Here’s a challenging idea: I don’t think you need foreign key constraints at all.
But if you want to, you can still enforce them of course. Just do a manual schema migration to add the index. You probably need an index anyway, to speed things up on the query-side (you can add them through Doctrine’s mapping configuration too if you like).
Annotations - they pollute my clean domain model!
“I have this nice and clean domain model, no sign of external dependencies, no sign of persistence. And now we have these ugly annotations. Can we please get rid of them?”
Yes, of course, you could move the mapping configuration to some place else. To a Yaml file for example. Although the Doctrine team has decided to drop support for Yaml. But there’s always XML.
Anyway, I don’t think you should feel too bad about these annotations. It’s very useful that they are right next to the things they configure (the attributes, and how they map to database columns). But also, you need to adapt your domain model to your ORM anyway (e.g. use Collection
s, pass the entire root entity into its child entities, etc.). So a few annotations seems to me like quite an innocent addition to this list of necessary changes.
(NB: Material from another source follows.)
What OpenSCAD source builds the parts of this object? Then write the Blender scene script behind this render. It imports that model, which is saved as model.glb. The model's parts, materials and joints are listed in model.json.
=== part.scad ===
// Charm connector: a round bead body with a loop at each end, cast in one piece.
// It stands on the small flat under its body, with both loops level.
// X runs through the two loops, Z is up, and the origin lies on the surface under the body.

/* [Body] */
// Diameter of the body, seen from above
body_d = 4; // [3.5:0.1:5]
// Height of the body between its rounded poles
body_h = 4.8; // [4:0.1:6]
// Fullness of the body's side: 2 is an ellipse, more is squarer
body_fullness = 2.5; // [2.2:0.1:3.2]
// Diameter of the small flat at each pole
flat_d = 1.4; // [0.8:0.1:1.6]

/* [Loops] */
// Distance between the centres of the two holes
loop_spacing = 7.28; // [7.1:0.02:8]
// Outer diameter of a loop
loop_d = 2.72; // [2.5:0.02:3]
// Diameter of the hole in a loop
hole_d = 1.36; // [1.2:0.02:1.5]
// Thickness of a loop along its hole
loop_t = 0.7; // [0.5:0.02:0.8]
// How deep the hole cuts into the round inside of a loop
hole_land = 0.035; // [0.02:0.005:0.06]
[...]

“DDD” says: one transaction should persist only changes made to one aggregate
From DDD we know that every transaction may contain only the changes made to one aggregate:
A properly designed aggregate is one that can be modified in any way required by the business with its invariants completely consistent within a single transaction. And a properly designed bounded context modifies only one aggregate instance per transaction in all cases.
Vaughn Vernon, “Effective Aggregate Design, Part I: Modeling a Single Aggregate” (PDF)
This is a bit of an issue, when we compare this to how Doctrine ORM works:
The state of persistent entities is synchronized with the database on flush of an
EntityManager
which commits the underlyingUnitOfWork
. The synchronization involves writing any updates to persistent entities and their relationships to the database.
A flush will persist all changes to any entity that was created and persist()
-ed, removed or modified, up to this point in time. So you need a way to overcome this problem.
There are usually two kinds of solutions: technical solutions and people solutions. In the first category you may consider using dedicated EntityManager
s for each aggregate type. This may be a bit too much though, although it’s quite doable, but hard to maintain. Another technical solution would be to at least always call EntityManager::clear()
after a flush()
, which would force the entity manager to let go of any entities it would otherwise revisit upon the next flush()
.
The better solution is to consider the people solution: just don’t persist changes to multiple aggregates at once. This requires discipline, and maybe a bit of redesign every now and then. But your domain model will end up in a better shape (if you ask the DDDeity, that is). Also, since it’s a people solution now, you can deviate from it, and still persist multiple aggregates in one go (when you’re updating in batches, or as part of truly shady operations).
What about collections of value objects?
Both embeddables and DBAL types are famous for their inability to easily store collections of value objects. And Doctrine is not to blame for that - it’s the relational database itself that doesn’t allow multi-dimensional columns. So, if you’re facing this situation, promote those value objects to child entities. This is the only slightly larger sacrifice that you may have to make, in the name of Doctrine.